16名の優秀賞受賞者により、自身の体験を理論的に裏づけようとするものや、ポップカルチャー、若者文化に関するもの、歴史認識に関わるもの、文芸批評や、インタビューをもとにした考察、数理的なアプローチに基づくもの、地理学的探究など、多彩なテーマについて、多様なアプローチから書かれた論文の発表が行われました。
奥村拓実(理学院 物理学系)
子ども至上主義を打ち壊す
塩澤理紗(情報理工学院 情報工学系)
名探偵コナンで平成を振り返る―平成時代の技術発展が作品に及ぼす影響―
渡部晃子(環境・社会理工学院 融合理工学系)
融合理工学系って何?―教授・学生71の生の声から―
柏倉キーサカリル(理学院 地球惑星科学系)
若者がインスタグラム利用時に疲れ・孤独感を感じるメカニズムとその対処法
篠田達也(生命理工学院 生命理工学系)
日本人とアメリカ人の核認識の違いから異文化理解を考える
森英寿(理学院 地球惑星科学系)
生産性至上主義に対する抗弁
北川翔(工学院 機械系)
自立した教養の修得の必要性と東京工業大学学士課程におけるリベラルアーツ教育の課題
三谷真太朗(生命理工学院 生命理工学系)
楽な娯楽は楽しいですか?
中野新太朗(理学院 物理学系)
数学が見る夢
佐藤環(理学院 地球惑星科学系)
『仮面の告白』を踏まえて考える、性・生の可能性
深澤元喜(生命理工学院 生命理工学系)
鑑賞と制作から見る芸術―わたしの作品を通して考える芸術という行為―
ヨム・サンウン(Yeom Sang Eun)(理学院 化学系)
新しい言語を習うということ
上田拓海(工学院 電気電子系)
アイドル歌謡半世紀の変化
佐藤隆(理学院 地球惑星科学系)
大岡山周辺の遺構について
ジャン・ジェイ・ヒョ(Jang Jae Hyo)(環境・社会理工学院 融合理工学系)
科学とリベラルアーツ、そして両者の相関関係に関する考察
イェフダ・ハモナンガン・シダブタール(Yehuda Hamonangan Sidabutar)(環境・社会理工学院 融合理工学系)
オープンコラボレーションとその未来
※ 発表順、敬称略
益一哉学長は、何を書いても良いという制約がない「教養卒論」は、逆に文章を書く上では難しい条件となり、そのなかで多角的に試行錯誤し取り組んだ、この論文・発表の経験が必ず今後役に立つだろうと指摘しました。
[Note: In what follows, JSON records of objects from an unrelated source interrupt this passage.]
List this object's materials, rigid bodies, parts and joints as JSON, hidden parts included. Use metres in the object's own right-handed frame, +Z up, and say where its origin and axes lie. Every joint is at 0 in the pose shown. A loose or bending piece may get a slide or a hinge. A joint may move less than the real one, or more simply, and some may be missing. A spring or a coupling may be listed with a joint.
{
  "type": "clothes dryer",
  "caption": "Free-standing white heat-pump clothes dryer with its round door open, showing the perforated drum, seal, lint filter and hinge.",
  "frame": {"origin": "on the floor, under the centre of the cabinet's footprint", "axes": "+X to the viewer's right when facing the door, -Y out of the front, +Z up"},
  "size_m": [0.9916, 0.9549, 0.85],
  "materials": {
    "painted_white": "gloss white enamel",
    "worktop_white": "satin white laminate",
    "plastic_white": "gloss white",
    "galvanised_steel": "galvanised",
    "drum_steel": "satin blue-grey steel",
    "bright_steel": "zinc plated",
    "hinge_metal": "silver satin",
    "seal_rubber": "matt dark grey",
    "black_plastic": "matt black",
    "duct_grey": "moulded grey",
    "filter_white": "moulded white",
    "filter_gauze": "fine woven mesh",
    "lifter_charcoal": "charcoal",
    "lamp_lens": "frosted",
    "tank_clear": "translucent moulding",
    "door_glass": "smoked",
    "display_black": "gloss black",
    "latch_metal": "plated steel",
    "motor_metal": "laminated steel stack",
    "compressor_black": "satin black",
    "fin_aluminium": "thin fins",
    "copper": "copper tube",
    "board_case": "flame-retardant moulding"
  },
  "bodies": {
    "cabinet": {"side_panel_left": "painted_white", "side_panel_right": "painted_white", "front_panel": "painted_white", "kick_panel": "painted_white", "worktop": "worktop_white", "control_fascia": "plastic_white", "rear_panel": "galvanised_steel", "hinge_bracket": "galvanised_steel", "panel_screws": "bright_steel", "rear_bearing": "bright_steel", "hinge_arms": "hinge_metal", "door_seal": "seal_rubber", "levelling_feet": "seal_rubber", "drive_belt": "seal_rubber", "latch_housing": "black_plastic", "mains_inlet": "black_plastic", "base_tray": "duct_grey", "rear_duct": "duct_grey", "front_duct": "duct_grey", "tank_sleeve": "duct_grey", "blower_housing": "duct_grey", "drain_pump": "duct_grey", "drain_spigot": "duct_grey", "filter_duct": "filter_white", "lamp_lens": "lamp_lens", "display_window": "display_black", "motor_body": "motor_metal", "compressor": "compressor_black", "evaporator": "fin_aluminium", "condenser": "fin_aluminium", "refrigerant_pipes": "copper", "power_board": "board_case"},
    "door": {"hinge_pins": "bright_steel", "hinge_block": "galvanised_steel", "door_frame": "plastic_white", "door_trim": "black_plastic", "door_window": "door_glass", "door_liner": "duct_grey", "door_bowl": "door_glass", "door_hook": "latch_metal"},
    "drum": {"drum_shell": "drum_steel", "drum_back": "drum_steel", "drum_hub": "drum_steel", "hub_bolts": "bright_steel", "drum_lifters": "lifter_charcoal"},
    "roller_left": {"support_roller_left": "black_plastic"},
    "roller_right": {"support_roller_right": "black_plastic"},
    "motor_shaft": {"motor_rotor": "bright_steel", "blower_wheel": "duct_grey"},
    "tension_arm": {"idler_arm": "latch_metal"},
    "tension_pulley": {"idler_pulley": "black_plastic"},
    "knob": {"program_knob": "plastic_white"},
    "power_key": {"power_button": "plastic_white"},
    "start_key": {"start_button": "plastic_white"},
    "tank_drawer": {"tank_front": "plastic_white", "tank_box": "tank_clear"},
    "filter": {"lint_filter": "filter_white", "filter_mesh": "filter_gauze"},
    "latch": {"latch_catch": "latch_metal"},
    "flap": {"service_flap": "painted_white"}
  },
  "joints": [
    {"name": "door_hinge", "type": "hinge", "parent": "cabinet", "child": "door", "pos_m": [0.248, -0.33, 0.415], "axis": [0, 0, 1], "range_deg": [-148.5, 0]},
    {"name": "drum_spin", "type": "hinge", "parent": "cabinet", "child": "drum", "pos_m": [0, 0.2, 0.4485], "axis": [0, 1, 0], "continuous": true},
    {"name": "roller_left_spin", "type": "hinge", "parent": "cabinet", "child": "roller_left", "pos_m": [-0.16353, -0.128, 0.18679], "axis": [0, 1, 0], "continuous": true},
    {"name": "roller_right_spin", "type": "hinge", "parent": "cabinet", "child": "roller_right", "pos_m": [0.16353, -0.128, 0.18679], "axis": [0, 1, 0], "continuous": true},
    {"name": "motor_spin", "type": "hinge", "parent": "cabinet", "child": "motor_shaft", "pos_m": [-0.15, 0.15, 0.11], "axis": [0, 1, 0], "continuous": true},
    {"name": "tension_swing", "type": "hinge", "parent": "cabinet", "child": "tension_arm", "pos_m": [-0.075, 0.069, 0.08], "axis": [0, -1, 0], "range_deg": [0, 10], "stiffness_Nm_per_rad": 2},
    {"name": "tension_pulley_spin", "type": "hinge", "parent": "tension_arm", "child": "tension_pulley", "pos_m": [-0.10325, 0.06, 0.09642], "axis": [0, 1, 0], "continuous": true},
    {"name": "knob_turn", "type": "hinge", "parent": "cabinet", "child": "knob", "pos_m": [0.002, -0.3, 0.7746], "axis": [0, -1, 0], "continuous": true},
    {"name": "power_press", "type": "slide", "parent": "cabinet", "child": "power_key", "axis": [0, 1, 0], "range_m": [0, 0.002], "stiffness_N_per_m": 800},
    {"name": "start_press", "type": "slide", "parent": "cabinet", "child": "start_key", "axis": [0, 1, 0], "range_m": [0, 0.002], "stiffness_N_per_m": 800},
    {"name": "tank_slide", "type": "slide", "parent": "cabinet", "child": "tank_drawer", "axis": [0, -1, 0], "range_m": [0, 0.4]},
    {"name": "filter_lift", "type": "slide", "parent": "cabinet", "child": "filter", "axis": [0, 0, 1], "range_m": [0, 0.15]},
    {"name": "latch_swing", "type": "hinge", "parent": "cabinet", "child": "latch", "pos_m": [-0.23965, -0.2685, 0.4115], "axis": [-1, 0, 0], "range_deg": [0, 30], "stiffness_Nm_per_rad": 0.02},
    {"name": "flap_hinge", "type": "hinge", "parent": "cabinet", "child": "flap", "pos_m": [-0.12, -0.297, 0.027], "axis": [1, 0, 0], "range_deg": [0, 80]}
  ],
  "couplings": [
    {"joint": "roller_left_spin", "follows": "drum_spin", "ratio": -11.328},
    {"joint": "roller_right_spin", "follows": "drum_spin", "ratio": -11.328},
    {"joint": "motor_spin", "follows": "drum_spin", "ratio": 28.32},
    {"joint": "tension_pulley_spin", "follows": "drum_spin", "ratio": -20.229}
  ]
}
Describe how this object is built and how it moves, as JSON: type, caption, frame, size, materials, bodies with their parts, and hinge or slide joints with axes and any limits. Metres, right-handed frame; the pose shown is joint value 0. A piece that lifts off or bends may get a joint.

その上で、これから教養卒論に取り組む学生は、真っ白なキャンバスに書くことを楽しんで欲しいと期待を寄せました。
井村順一教育担当理事・副学長は、慣れない対面での発表を無事終えたことをねぎらった上で、どの発表も素晴らしいものであったと評価しました。学士課程時代に、自分が何者であるかについて多角的な側面から検討することは、自分が何を求めているかを知ることになり、そのため、今回の教養卒論執筆の経験が専門研究にも繋がるだろうと述べました。
最後に、ILA教育担当副院長で、「教養卒論」ワーキンググループのメンバーでもある三ツ堀広一郎教授が閉会のあいさつをしました。三ツ堀教授は、教養卒論の意義として、言葉を使う力を鍛え身につけ、言葉を使う難しさと言葉に対する畏れを知ることで、言葉の力を信じられるようになると話しました。続けて、この発表により発表者が言葉を使う力を身につけていることを知り、教養卒論という科目を実施していること、リベラルアーツ教育を行なっていることの意義を確信したとあいさつを締めくくりました。
2022年度は開催時期等の関係で発表会に参加できなかった優秀賞受賞者の学生も多くいましたが、2023年度は、時期や回数を見直し、より多くの発表をたくさんの方がご覧になれるよう開催していく予定です。